Once they've adjusted to these initial hurdles, however, sixth graders have a myriad of exciting times ahead. Their minds and bodies are growing bigger and more powerful by the week, for one thing. And they're expanding their most basic ideas of the world: who they are, where they fit, and what kinds of people they dream of becoming. Social studies curriculum returns to these questions again and again; it’s no wonder that for many kids, this class can be a highlight of the day.
So what topics will actually be covered? Exact answers still vary somewhat by state; for a comprehensive list, you should consult your state standards, available on the website for your state’s department of education. In addition, remember: private schools are not required to comply with state frameworks, although many of them do. Whichever type of school your child attends, don’t hesitate to ask for the school’s curriculum list to be sure what’s in store.
As a general rule, however, these are common themes across states:
Topic: Although there are a few exceptions, the most common sixth grade topic in public schools is the Ancient World or Cradle of Civilizations, a year-long study of the roots of Western and non-Western civilizations. If your school follows this course of study, expect to start with geography, climate, and major landmarks of the globe, and then to focus on specific peoples. Expect to hear about ancient Egypt and Mesopotamia; Ancient Hebrews; Greece and Rome; and, frequently, India and China. These subjects lend themselves to hands-on learning and discovery; in a good teacher’s hands, they are riveting for kids.
Thinking Skills: Given these scholarly topics, you may be tempted to expect your child to come home reciting stacks of encyclopedic facts. Beware! While it’s great for kids to know important names, dates, and places, it’s even more important that they practice linking, sequencing, and interpreting them. You can provide excellent help just by talking: what are primary and secondary sources; how do we know that something is historically “true”? What caused democracy to thrive in Athens? How do ancient leaders and money systems compare and contrast with ours today? Prepare to be impressed by what kids may say ... and do be concerned if they can’t talk about these issues at all. Check with their teacher; just because it’s middle school doesn’t mean you should stop being in touch.

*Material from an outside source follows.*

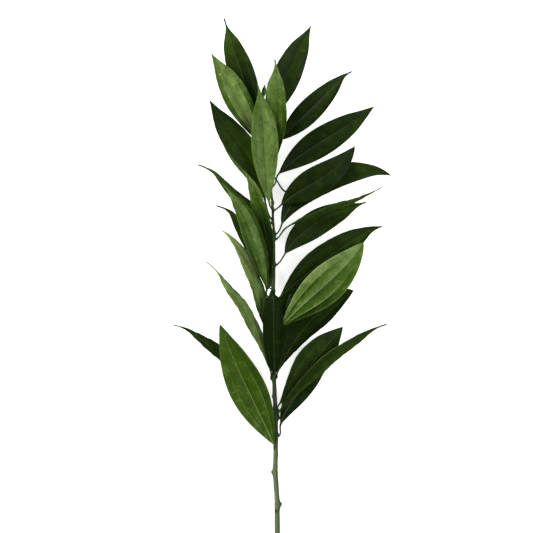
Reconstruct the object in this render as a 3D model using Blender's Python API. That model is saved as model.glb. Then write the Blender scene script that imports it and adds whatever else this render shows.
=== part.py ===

Study Skills: As their curriculum becomes both broader and deeper, teachers understand that good study skills can make all the difference. Go ahead and ask to see your child’s planner and assignment pages. Social studies homework commonly means reading and writing, periodic projects, and studying for tests. Don’t expect that your child will naturally know how to read a middle school textbook, let alone manage the multiple stages of a project deadline. If your kid asks for help, take it as a compliment, and offer to walk through the assignment in a supportive, nonjudgmental way. Research shows that in the first semester of sixth grade, students’ grades often take a dip—but they recover by the second half of the year, as kids hit their stride. You can expect that the whole journey will be happier if kids trust that you’re behind them all the way.
Of course, you can expect some nights when everyone will be ready to throw pencils in the air and notebooks on the floor. But sixth grade is also a time when kids are full of hope and idealism; it’s the right time for learning about a broader world in space and time. As the National Council for Social Studies has said in its position paper on curriculum, these are no more and no less than “issues of significance to humanity.” Their goal? “To help students develop a deeper understanding of how to know, how to apply what they know, and how to participate in building a future.”